After it became evident that Garland was a pseudonym HuffPost SA pulled the article, and deleted Pillay’s defence of its inflammatory content. Media24 announced that there would be an investigation. Roodt meanwhile contacted Roman Cabanac of the Renegade Report to explain why he had carried out the hoax – though he requested continued anonymity - explaining that he wanted “to show that one can write absurd racist and sexist hogwash, as long as the target is the right one.”

This is an apparent reference to the race-baiting of the country's ageing and declining white minority - who currently constitute under 9% of the total population - which has become something of a national sport across much of the South African media.

Roughly speaking this involves, on the one hand, trying to mobilise outrage against – and, if possible, hound out of employment - any a.) prominent and b.) impertinent white individual who slips-up and makes a poorly worded or clumsily formulated statement that could vaguely be (mis)construed as “racist” against the black majority.
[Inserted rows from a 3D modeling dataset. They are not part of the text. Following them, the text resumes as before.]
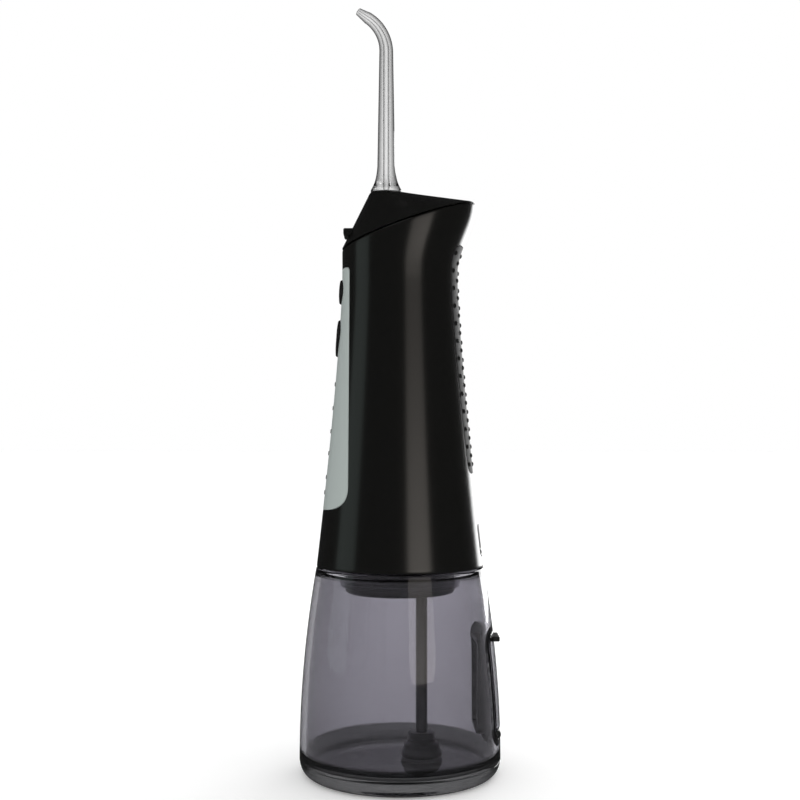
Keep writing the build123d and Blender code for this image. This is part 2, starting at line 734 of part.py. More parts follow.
def piston_rod():
    """Rod with a wide eye round the crank pin, and the piston on top."""
    half = SHANK_HALF
    shank = block(NOZZLE_X - half, NOZZLE_X + half, ROD_LOW, ROD_LOW + ROD_THICK, CROWN_Z, PISTON_LOW + 0.5)
    rod = rod_eye(ROD_BORE + ROD_RIM) + shank - rod_eye(ROD_BORE)
    rod += upright(PISTON_RADIUS - RUNNING, PISTON_LOW, PISTON_HIGH, NOZZLE_X)
    groove = PISTON_RADIUS - PISTON_GROOVE
    return rod - ring(PISTON_RADIUS + 1, groove, PISTON_SEAL_LOW, PISTON_SEAL_HIGH, NOZZLE_X)


def piston_seal():
    """Ring in the piston's groove."""
    groove = PISTON_RADIUS - PISTON_GROOVE
    return ring(PISTON_RADIUS - SEAL_NIP, groove, PISTON_SEAL_LOW, PISTON_SEAL_HIGH, NOZZLE_X)


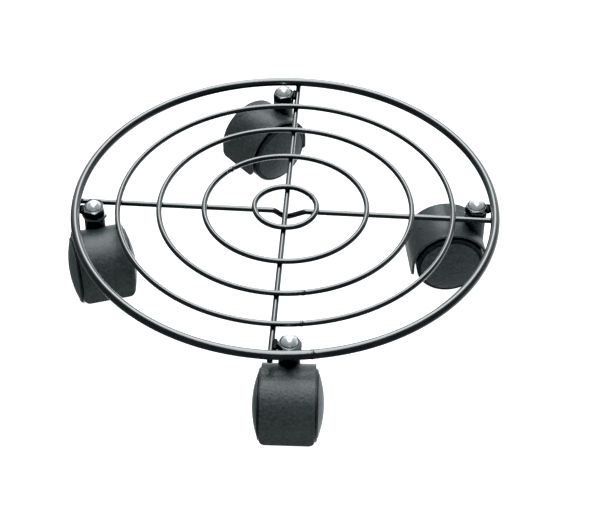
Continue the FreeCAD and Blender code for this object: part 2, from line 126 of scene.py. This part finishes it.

On the other hand, the participants compete in publishing ever more strident racial rhetoric - and calls for action - against the white minority as a class. 

In an article published after Roodt’s exposure and the loss of his job Pillay said she felt “a deep and almost crippling sorrow. Sorrow, because at first glance he looked like someone I could be friends with. But mostly, sorrow that this happened on my watch.” Among the things that “went wrong” were that if Garland had been a real person the article “required far more robust discussion in the newsroom and very careful framing if we did decide to publish it” and she had failed to make it clear enough in her initial response “that I absolutely do not agree with the disenfranchisement of any group of people. I don't hate white men.”

Pillay added that “there's a deeper sorrow at play here for me: our lack of racial healing…. Because I believe in healing. This, ultimately, is what I want us to strive for as a country in our race relations. But to get to that place, I felt we've needed to be far more honest with each other about our respective pain and privilege as black and white South Africa than we have been.”